→ AIM OF THE TASK: Wherever the string "bends" appears in a line, extract that line.

→ PROVIDED DATA:
■ ■ ■
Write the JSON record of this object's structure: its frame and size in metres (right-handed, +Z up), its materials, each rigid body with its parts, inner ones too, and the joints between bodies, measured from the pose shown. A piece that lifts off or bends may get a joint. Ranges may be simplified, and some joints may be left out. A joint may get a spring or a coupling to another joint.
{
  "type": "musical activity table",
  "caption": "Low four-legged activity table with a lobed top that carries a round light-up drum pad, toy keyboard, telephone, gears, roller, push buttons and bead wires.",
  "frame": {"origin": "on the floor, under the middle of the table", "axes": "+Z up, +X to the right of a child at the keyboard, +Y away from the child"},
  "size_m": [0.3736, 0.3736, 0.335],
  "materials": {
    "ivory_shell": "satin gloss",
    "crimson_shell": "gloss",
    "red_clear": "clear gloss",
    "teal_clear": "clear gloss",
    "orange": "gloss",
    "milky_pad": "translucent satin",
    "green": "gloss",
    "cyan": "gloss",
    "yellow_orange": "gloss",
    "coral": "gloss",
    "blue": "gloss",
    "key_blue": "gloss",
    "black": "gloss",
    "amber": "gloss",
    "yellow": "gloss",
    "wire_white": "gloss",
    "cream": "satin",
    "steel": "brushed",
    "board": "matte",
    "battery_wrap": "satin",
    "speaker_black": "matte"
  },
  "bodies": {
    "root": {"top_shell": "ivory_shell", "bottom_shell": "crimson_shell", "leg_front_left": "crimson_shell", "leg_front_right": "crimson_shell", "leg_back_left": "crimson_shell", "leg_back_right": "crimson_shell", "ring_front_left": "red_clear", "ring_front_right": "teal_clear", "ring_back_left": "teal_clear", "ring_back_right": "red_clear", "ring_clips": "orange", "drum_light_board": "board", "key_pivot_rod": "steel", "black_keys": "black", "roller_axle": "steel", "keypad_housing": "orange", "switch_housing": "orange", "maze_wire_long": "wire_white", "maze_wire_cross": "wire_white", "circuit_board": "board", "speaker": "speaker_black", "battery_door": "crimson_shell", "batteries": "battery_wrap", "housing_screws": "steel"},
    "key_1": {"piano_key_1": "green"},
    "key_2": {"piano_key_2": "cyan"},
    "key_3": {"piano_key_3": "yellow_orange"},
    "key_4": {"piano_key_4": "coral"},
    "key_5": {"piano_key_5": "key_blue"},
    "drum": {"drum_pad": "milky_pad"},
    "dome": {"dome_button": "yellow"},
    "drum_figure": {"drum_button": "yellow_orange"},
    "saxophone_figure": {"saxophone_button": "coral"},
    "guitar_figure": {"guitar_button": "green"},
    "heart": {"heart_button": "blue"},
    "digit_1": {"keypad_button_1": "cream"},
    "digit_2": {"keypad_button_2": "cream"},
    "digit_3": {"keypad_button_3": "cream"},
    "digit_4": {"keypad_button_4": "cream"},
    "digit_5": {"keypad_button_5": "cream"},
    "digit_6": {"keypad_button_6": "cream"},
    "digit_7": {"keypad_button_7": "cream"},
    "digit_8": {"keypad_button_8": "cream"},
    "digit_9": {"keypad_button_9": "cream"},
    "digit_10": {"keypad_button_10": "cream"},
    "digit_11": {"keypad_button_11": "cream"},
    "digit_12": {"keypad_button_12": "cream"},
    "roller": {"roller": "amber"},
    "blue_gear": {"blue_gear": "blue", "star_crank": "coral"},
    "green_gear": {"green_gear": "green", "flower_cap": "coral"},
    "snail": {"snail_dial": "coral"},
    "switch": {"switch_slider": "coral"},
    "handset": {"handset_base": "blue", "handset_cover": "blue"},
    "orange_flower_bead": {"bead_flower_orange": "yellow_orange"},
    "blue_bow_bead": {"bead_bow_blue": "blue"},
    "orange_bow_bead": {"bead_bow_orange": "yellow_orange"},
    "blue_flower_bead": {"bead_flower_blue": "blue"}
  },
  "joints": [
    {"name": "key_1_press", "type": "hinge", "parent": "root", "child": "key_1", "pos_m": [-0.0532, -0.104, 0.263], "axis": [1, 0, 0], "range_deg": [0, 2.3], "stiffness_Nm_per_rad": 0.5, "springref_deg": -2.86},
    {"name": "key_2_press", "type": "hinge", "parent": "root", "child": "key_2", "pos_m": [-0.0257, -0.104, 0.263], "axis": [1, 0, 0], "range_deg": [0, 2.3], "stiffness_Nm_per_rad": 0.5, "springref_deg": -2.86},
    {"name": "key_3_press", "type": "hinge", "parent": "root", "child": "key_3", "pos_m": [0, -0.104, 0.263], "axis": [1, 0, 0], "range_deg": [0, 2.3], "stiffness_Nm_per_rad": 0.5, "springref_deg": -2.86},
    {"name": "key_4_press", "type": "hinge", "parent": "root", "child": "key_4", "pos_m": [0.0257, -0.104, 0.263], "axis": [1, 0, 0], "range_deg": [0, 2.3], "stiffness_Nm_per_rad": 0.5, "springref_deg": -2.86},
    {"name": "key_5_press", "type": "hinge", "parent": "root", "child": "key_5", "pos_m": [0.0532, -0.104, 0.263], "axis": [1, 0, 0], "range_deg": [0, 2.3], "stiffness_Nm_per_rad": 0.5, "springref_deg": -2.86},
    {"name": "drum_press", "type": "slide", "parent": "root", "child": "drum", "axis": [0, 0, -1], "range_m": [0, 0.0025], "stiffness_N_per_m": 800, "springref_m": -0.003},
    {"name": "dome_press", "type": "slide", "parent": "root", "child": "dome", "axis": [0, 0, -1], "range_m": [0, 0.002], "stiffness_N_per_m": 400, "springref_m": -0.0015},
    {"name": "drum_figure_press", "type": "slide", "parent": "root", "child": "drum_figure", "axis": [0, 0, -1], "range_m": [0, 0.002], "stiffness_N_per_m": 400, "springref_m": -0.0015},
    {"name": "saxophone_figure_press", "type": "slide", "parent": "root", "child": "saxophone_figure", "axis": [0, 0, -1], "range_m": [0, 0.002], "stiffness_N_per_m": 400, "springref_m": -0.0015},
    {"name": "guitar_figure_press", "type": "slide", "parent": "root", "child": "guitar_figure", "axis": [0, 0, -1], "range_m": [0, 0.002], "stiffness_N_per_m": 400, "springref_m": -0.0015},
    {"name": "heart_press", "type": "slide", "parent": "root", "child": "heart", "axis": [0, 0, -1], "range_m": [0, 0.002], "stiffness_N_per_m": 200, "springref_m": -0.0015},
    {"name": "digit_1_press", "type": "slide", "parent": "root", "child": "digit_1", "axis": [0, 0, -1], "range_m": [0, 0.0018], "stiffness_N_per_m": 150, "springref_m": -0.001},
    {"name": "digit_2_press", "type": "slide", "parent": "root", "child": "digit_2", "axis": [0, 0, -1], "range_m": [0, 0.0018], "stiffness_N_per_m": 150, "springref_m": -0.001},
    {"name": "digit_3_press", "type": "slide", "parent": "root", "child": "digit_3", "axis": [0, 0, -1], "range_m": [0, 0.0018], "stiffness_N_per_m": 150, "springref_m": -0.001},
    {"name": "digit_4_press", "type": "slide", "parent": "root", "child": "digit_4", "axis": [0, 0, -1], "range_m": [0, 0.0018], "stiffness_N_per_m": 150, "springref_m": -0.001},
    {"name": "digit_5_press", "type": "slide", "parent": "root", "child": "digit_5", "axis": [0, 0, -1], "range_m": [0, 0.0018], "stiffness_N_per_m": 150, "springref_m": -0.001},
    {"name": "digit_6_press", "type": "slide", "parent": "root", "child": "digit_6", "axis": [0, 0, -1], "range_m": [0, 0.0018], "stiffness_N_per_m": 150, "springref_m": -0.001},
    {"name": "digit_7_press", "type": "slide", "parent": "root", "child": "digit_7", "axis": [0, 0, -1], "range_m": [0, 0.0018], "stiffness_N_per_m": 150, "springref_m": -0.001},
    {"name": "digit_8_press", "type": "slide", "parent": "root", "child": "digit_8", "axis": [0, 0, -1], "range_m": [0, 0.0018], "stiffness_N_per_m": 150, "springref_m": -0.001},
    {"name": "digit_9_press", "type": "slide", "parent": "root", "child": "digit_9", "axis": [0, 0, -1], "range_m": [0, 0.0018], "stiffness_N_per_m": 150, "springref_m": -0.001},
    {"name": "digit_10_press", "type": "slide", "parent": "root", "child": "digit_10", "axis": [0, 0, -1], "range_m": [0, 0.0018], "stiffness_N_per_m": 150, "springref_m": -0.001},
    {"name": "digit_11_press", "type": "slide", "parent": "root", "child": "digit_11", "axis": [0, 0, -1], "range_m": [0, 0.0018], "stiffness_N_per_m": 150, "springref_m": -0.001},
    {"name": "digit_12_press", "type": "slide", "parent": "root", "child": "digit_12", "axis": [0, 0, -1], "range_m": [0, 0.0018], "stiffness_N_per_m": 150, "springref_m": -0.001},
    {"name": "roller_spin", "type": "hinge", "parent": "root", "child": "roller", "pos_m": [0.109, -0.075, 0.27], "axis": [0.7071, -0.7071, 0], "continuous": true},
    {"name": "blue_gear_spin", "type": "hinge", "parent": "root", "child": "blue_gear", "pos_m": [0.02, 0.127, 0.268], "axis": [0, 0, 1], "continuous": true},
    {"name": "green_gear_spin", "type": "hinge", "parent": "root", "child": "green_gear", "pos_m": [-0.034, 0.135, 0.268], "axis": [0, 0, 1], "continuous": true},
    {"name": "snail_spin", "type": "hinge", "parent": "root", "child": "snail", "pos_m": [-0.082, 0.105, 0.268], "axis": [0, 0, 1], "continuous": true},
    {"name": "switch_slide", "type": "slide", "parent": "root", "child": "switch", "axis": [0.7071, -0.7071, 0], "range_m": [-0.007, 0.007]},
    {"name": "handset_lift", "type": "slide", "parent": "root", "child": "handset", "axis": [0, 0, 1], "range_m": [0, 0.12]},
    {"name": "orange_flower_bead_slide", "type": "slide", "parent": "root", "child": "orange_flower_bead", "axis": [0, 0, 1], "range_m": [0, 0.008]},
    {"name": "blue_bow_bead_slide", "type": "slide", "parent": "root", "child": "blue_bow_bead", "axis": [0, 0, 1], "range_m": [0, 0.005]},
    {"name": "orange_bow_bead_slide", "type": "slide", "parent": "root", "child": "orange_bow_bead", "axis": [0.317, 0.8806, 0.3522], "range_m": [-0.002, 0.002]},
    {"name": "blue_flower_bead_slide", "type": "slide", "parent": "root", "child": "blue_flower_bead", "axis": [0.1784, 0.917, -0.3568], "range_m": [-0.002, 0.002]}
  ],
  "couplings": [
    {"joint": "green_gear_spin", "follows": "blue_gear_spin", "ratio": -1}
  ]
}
■ ■ ■
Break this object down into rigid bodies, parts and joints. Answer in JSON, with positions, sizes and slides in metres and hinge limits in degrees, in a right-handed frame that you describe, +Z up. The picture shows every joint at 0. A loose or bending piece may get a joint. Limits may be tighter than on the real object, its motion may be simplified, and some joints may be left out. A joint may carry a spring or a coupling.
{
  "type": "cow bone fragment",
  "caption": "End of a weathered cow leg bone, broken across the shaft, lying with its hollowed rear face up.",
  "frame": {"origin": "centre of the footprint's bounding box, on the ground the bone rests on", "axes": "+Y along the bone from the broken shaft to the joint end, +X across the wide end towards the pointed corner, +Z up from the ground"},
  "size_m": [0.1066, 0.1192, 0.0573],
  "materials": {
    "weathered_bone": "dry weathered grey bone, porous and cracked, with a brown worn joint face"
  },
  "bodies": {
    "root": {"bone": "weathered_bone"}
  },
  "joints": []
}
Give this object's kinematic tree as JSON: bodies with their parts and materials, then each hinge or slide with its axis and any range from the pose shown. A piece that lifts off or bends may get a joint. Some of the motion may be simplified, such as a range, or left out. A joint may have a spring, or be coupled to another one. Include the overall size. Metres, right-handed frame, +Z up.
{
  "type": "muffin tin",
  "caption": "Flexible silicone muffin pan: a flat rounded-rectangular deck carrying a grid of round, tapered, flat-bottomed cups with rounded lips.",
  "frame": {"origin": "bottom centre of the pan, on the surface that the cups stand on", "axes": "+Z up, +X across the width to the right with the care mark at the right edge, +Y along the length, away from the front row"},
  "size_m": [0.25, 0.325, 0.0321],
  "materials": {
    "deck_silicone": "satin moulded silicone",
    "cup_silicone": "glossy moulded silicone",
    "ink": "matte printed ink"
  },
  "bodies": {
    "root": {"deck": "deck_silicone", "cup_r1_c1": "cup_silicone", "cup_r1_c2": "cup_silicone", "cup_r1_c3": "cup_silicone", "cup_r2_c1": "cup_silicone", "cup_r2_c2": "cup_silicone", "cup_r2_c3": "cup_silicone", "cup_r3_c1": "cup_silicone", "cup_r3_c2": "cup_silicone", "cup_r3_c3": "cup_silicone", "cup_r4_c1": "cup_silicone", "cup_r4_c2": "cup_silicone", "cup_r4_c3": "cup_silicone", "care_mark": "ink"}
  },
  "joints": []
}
■ ■ ■
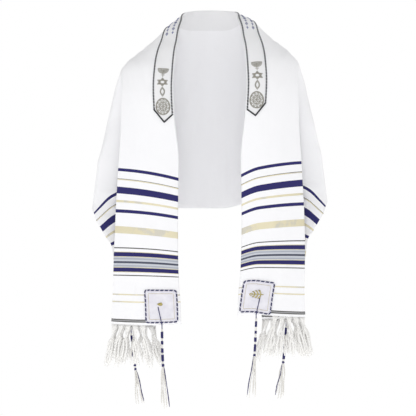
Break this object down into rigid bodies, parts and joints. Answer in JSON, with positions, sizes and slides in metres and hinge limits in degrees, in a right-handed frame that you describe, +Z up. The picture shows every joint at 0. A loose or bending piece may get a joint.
■ ■ ■
→ ANSWER TO THE TASK:
Write the JSON record of this object's structure: its frame and size in metres (right-handed, +Z up), its materials, each rigid body with its parts, inner ones too, and the joints between bodies, measured from the pose shown. A piece that lifts off or bends may get a joint. Ranges may be simplified, and some joints may be left out. A joint may get a spring or a coupling to another joint.
Give this object's kinematic tree as JSON: bodies with their parts and materials, then each hinge or slide with its axis and any range from the pose shown. A piece that lifts off or bends may get a joint. Some of the motion may be simplified, such as a range, or left out. A joint may have a spring, or be coupled to another one. Include the overall size. Metres, right-handed frame, +Z up.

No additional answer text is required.